That may well be the case, but I think taking coal off the electricity generating system—the power generation network—is historically one of the most significant things that this country has done. If we look back in our own lifetimes, we see that coal and industrial questions relating to it were a dominant part of industrial and political debate only 20, 30 or 40 years ago, but in 2024 we hope to remove coal entirely from electricity generation. That is a huge success. We typically do not get the credit we would like in this House, but that is a significant achievement.
I want to talk briefly about some of the broader questions relating to this debate. It would be invidious of me to single out individual speeches, as there were so many good ones, but there are one or two areas where I want to reconfirm Government policy and give a good account of what we have achieved.
Many of the speeches I heard as I sat on the Treasury Bench were understandably focused on the Government’s response to the covid-19 outbreak. At the start of the crisis, the Government made it perfectly clear that we would do whatever it took to support our businesses and economy, and we have substantially delivered on that.
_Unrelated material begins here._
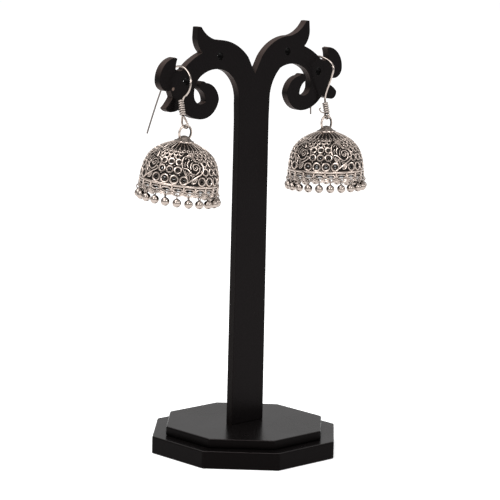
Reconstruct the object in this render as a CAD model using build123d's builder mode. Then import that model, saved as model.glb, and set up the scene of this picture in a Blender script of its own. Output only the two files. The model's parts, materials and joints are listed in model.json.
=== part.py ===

The hon. Member for Kilmarnock and Loudoun mentioned the £330 billion commitment from the Treasury and said that it is an example of failure because the amount of debt—the loans that we have given—is a fraction of that, but of course the £330 billion also includes the furlough scheme, which was not in the form of a loan. It was the Government intervening and paying wages. It was a huge intervention, and it had nothing to do with loans. I am sure the hon. Gentleman understands that. This has been a cross-Government effort, and we in the Department for Business, Energy and Industrial Strategy have played our part in delivering a range of Government-backed finance schemes.
Let me re-enumerate those schemes: the coronavirus business interruption loans scheme, the bounce back loans, the coronavirus large business interruption loan scheme, and the future fund, which is an equity-to-debt scheme. As of this week, £45 billion-worth of loans have been approved through those schemes, backed largely by Government guarantees.